A Prehistoric Lakebed

If the salt level reaches that critical stage, the sea's ecosystem will change irreversibly, said Pelizza. This could happen in as little as 20 years. If the fish disappear, so will the birds that depend on the fish and other organisms for food.

The sea is located at the head of the Imperial Valley, one of the most agriculturally productive areas in the United States—a desert brought to life by water from the Colorado River. And it is the Colorado that gave life to the sea.

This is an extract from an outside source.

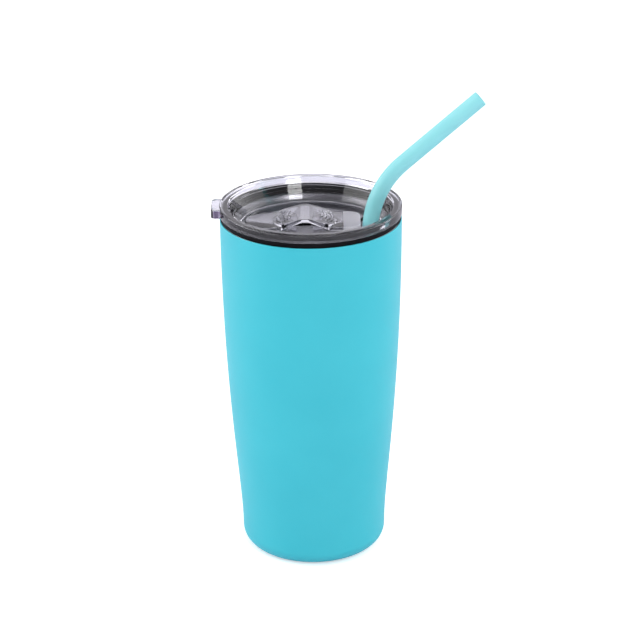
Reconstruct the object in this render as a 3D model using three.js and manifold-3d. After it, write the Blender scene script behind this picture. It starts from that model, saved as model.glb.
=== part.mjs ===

The Salton Sea was created serendipitously in 1905 when engineers were diverting Colorado River water 75 miles to the farms of the Imperial Valley. But the Colorado River, swollen from heavy rains, breached the dikes and for 18 months the entire volume of the river gushed into the Salton sink—a prehistoric lakebed—creating a 376 square mile desert lake, the Salton Sea.

"The sea is in the agricultural valley here. All the water that they use to irrigate eventually dumps into the sea here," said Sylvia Pelizza, of the U.S. Fish and Wildlife Service. "The sea is closed, there is no outlet. The only way we get water into the sea is through agricultural runoff and the Alamo and the New River and the White River on the north side."

"It's awe-inspiring here," said Charlie Pelizza. "It is surrounded by mountains; it is one of the largest bodies of water inland California; and it has a huge diversity of wildlife species, year-round."